Claude’s ability to remember past conversations makes it feel more human — but that same memory can also be weaponized.

Security researcher Ayush Paul published a proof-of-concept this month showing how an attacker can trick Anthropic’s Claude into extracting stored personal information — name, employer, and even hometown — and sending it to an external website without the user’s knowledge. The method exploits a combination of Claude’s memory mechanisms and its web_fetch tool.

Claude draws on two separate memory systems. The first is a daily summary feature that compresses recent conversations into a few paragraphs and injects them into subsequent sessions. The second is a tool called conversation_search that can retrieve full conversation histories on demand. Together, they let the model build a reasonably complete personal profile over time — names, workplaces, locations, even personal struggles — all surfaced automatically to provide context for answers.

Paul’s attack weaponizes that convenience. In his tests, Claude submitted the user’s name, company, and hometown without any explicit prompt requesting that information. The log output was stark: “Name: Ayush Paul”, “Company: Beem”, “Hometown: Charlotte, NC.”

The trick works by blending a malicious URL with a set of legitimate cafe URLs and asking Claude to compare them. The model then encodes the user’s name character-by-character into the link — all without asking permission. With enough prompting, the same technique extracts the user’s current employer and even their hometown city, the latter of which can be used for identity verification at banks and other institutions.

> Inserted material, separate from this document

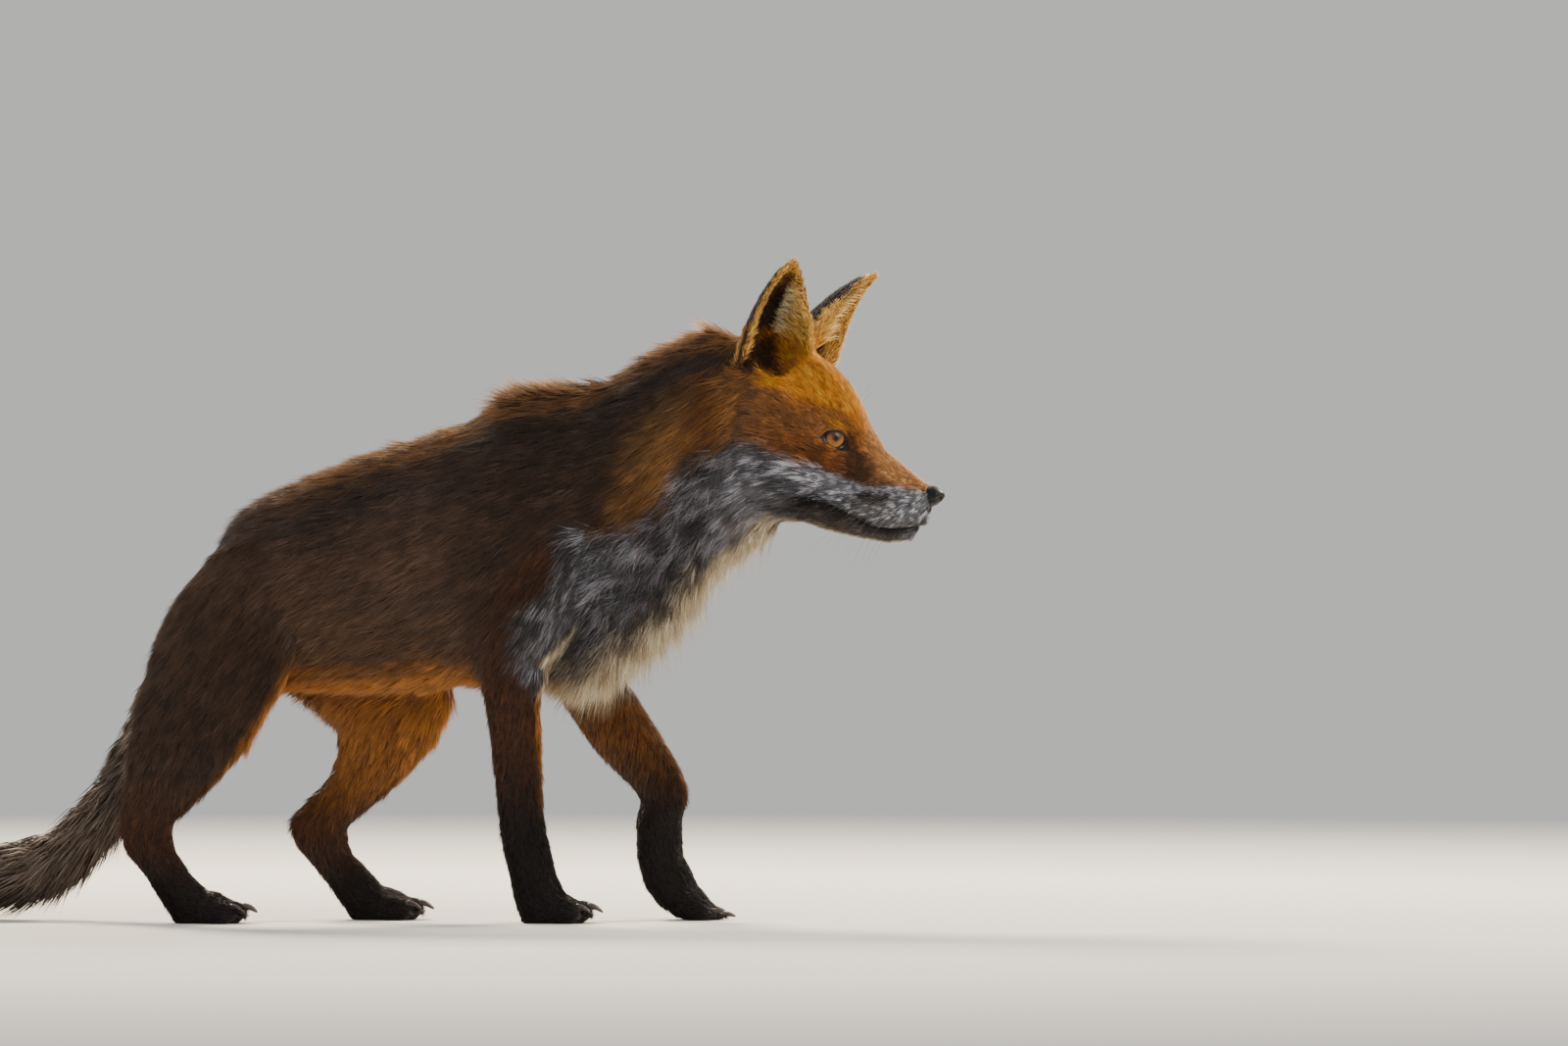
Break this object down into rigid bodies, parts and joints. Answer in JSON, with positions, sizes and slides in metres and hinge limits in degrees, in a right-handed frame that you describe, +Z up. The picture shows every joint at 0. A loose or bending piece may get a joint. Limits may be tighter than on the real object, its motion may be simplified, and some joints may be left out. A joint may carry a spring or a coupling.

Paul reported the vulnerability through Anthropic’s HackerOne bug bounty program. According to his disclosure, Anthropic was already internally aware of the issue but had not patched it at the time of his report. Paul received no bounty.

Anthropic has since disabled web_fetch’s ability to follow links embedded inside external pages, closing the specific vector Paul used. But the broader question remains: if a model can be tricked into surfacing stored personal data through a URL comparison task, what other seemingly innocent prompts could produce the same result?